Exercise:
Quote the whole listing word for word, please.

Collected data:
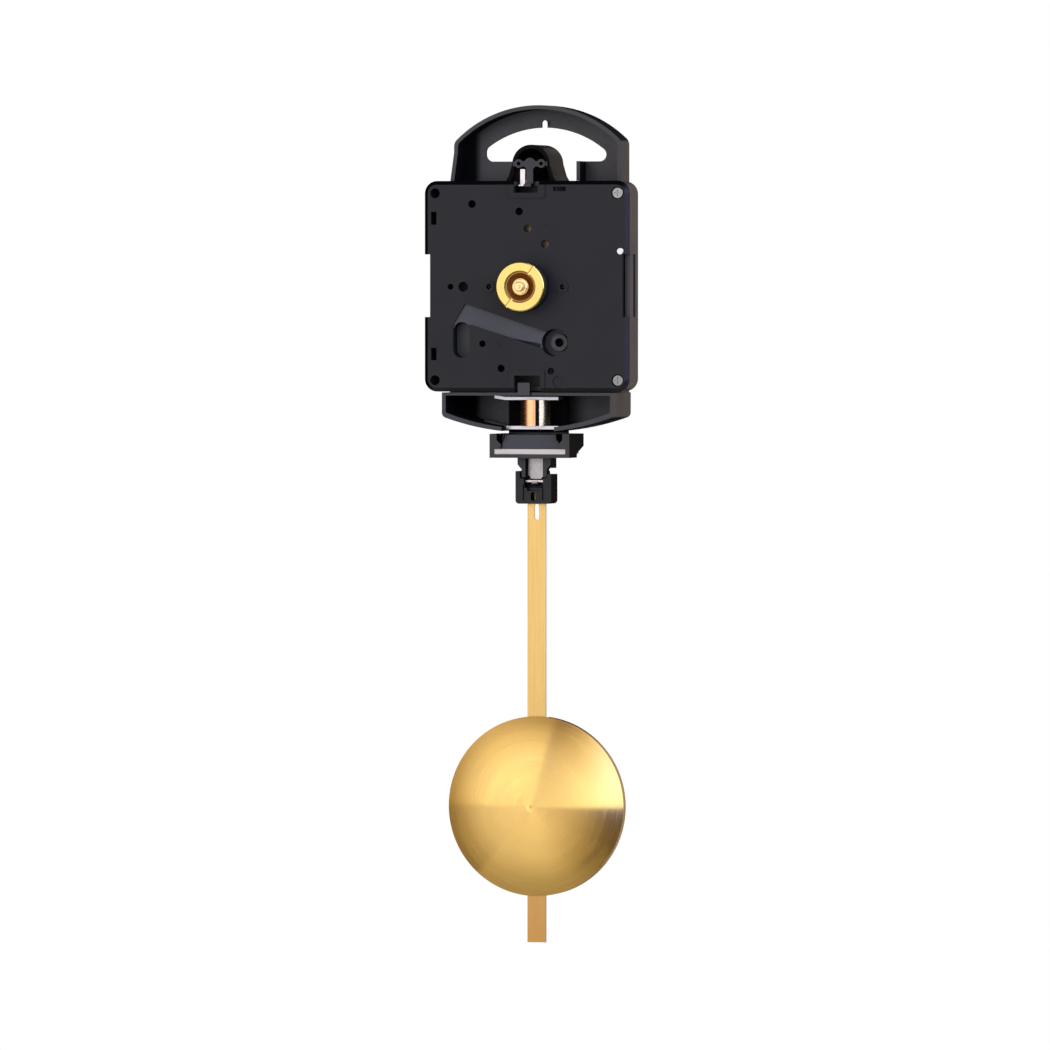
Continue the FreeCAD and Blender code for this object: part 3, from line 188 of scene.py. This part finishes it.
def plastic(name, color, rough, grain=0.012, grain_scale=2600.0, spec=0.5, painted_shade=None):
    """Moulded plastic: spark-eroded grain, slow mottling and faint flow marks; painted shade makes the given
    places darker and duller.
    """
    t = Tree(name)
    t.set(specular_ior_level=spec)
    slow = t.noise(t.scaled(70, 70, 70), 4.0, 0.6)
    fine = t.noise(t.scaled(grain_scale, grain_scale, grain_scale), 2.0, 0.6)
    flow = t.noise(t.scaled(40, 160, 260), 3.0, 0.5)
    color_out = t.blend(t.remap(slow, 0.0, 1.0), shade(color, 0.86), shade(color, 1.14))
    rough_out = t.math("ADD", t.remap(slow, rough - 0.05, rough + 0.05), t.remap(fine, -0.05, 0.05))
    if painted_shade:
        # painted shade: darker colour, rougher surface and weaker specular where the mask is 1
        mask = painted_shade(t)
        color_out = t.blend(mask, color_out, shade(color, PAINTED_SHADE_TONE))
        rough_out = t.math("ADD", rough_out, t.math("MULTIPLY", mask, PAINTED_SHADE_ROUGHER))
        t.link(t.remap(mask, spec, spec * PAINTED_SHADE_SPECULAR, 0.0, 1.0), t.shader.inputs["Specular IOR Level"])
    normal = t.bump(fine, grain * MM)
    normal = t.bump(flow, 0.02 * MM, 0.5, normal)
    return t.finish(color_out, rough_out, normal)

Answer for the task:
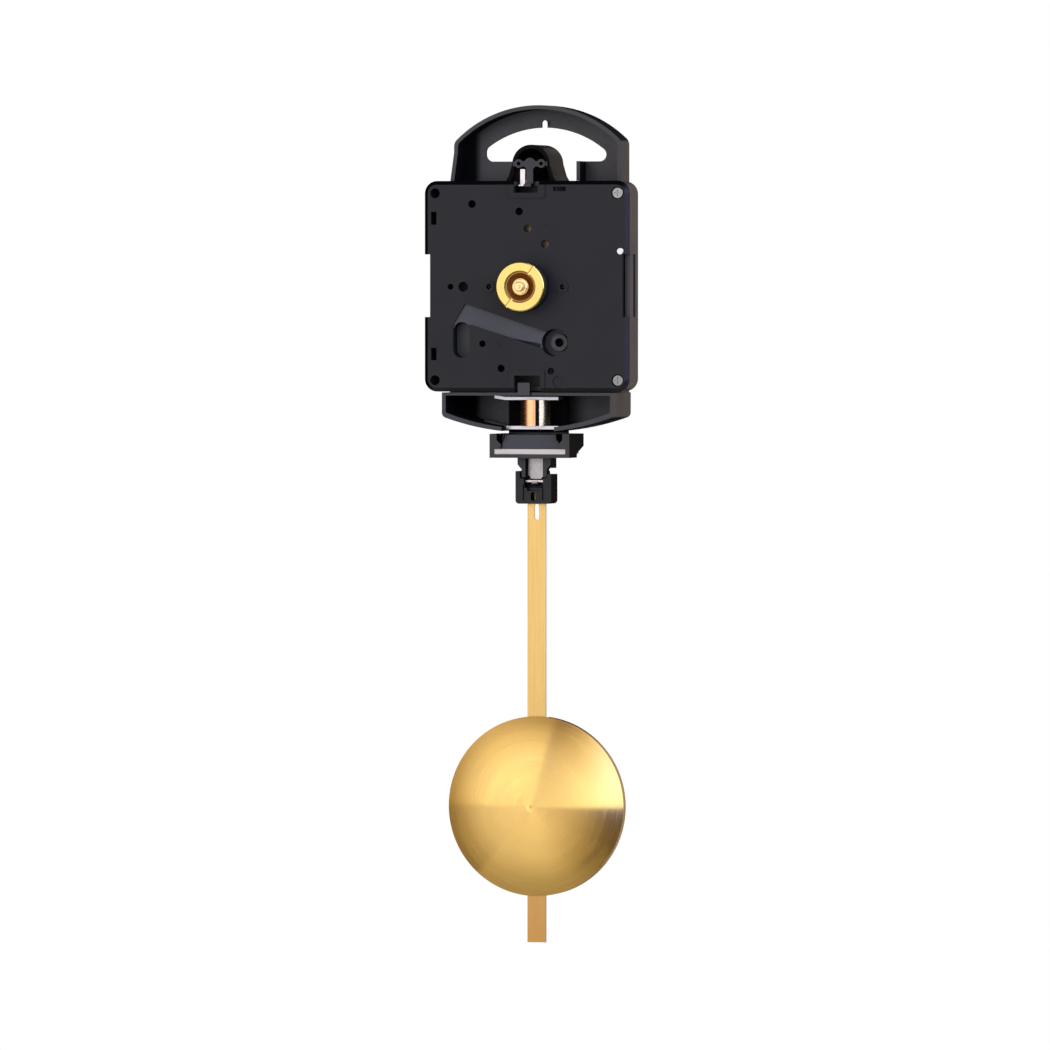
Continue the FreeCAD and Blender code for this object: part 3, from line 188 of scene.py. This part finishes it.
def plastic(name, color, rough, grain=0.012, grain_scale=2600.0, spec=0.5, painted_shade=None):
    """Moulded plastic: spark-eroded grain, slow mottling and faint flow marks; painted shade makes the given
    places darker and duller.
    """
    t = Tree(name)
    t.set(specular_ior_level=spec)
    slow = t.noise(t.scaled(70, 70, 70), 4.0, 0.6)
    fine = t.noise(t.scaled(grain_scale, grain_scale, grain_scale), 2.0, 0.6)
    flow = t.noise(t.scaled(40, 160, 260), 3.0, 0.5)
    color_out = t.blend(t.remap(slow, 0.0, 1.0), shade(color, 0.86), shade(color, 1.14))
    rough_out = t.math("ADD", t.remap(slow, rough - 0.05, rough + 0.05), t.remap(fine, -0.05, 0.05))
    if painted_shade:
        # painted shade: darker colour, rougher surface and weaker specular where the mask is 1
        mask = painted_shade(t)
        color_out = t.blend(mask, color_out, shade(color, PAINTED_SHADE_TONE))
        rough_out = t.math("ADD", rough_out, t.math("MULTIPLY", mask, PAINTED_SHADE_ROUGHER))
        t.link(t.remap(mask, spec, spec * PAINTED_SHADE_SPECULAR, 0.0, 1.0), t.shader.inputs["Specular IOR Level"])
    normal = t.bump(fine, grain * MM)
    normal = t.bump(flow, 0.02 * MM, 0.5, normal)
    return t.finish(color_out, rough_out, normal)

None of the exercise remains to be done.